»»
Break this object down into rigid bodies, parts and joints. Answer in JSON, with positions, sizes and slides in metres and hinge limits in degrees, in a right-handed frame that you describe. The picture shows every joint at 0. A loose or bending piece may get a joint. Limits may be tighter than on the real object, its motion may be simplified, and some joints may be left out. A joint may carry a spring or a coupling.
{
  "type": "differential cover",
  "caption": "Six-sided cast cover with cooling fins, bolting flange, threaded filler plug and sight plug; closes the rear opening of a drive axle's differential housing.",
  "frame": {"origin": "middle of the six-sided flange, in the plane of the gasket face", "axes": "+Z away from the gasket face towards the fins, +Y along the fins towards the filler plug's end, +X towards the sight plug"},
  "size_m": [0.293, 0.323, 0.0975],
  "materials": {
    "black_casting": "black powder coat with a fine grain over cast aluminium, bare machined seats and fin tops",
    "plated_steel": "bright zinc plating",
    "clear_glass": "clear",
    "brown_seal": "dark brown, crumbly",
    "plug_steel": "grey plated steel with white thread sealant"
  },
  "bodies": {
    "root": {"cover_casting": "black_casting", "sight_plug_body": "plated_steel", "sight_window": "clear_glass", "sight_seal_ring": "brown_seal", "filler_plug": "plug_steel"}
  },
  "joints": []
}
««
»»
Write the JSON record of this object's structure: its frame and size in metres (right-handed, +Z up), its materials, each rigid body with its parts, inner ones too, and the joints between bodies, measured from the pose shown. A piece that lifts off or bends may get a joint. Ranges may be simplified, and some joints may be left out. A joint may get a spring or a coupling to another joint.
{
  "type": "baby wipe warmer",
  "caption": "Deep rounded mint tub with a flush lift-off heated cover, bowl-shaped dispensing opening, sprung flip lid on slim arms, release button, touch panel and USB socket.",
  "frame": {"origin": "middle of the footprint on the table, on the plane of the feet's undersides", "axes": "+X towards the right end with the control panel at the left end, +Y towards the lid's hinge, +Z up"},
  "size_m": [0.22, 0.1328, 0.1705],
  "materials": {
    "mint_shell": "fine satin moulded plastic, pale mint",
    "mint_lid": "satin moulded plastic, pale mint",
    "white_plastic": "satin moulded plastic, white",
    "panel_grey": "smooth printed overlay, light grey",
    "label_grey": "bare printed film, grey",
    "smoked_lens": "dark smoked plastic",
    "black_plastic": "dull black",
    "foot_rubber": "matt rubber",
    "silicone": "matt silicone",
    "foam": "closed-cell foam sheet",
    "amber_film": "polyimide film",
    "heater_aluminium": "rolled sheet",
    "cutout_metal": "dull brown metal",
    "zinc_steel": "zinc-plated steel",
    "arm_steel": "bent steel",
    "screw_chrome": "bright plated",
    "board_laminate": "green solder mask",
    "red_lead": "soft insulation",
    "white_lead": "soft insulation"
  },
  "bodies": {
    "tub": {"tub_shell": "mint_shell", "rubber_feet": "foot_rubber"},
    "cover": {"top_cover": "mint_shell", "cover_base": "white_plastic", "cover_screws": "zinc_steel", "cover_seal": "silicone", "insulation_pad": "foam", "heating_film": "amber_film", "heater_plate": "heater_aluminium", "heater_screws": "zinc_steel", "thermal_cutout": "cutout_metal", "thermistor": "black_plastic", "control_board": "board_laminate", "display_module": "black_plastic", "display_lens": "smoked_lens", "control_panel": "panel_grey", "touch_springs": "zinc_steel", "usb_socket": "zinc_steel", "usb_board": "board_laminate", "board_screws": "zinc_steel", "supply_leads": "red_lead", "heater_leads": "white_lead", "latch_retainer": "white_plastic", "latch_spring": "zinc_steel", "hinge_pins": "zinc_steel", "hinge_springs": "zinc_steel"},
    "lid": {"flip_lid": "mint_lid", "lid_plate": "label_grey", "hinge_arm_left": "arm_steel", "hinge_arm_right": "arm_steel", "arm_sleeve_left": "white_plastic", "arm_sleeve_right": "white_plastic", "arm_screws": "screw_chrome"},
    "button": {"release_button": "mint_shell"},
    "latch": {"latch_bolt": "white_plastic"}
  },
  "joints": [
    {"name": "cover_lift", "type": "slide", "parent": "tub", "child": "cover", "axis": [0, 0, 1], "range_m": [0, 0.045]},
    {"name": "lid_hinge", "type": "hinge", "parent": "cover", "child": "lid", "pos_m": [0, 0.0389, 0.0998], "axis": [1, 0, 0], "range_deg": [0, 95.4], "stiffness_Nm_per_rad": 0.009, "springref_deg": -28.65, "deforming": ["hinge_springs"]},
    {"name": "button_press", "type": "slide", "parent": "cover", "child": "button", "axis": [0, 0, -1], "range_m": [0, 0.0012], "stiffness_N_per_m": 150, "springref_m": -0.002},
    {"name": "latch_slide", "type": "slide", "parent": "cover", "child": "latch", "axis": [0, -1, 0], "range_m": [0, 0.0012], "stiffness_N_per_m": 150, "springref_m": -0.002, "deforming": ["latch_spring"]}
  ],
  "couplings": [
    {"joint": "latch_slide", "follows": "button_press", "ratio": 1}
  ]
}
««
_Exercise description_
Pick out every line above that holds the word "JSON" and copy it.

_Answer to this problem_
Break this object down into rigid bodies, parts and joints. Answer in JSON, with positions, sizes and slides in metres and hinge limits in degrees, in a right-handed frame that you describe. The picture shows every joint at 0. A loose or bending piece may get a joint. Limits may be tighter than on the real object, its motion may be simplified, and some joints may be left out. A joint may carry a spring or a coupling.
Write the JSON record of this object's structure: its frame and size in metres (right-handed, +Z up), its materials, each rigid body with its parts, inner ones too, and the joints between bodies, measured from the pose shown. A piece that lifts off or bends may get a joint. Ranges may be simplified, and some joints may be left out. A joint may get a spring or a coupling to another joint.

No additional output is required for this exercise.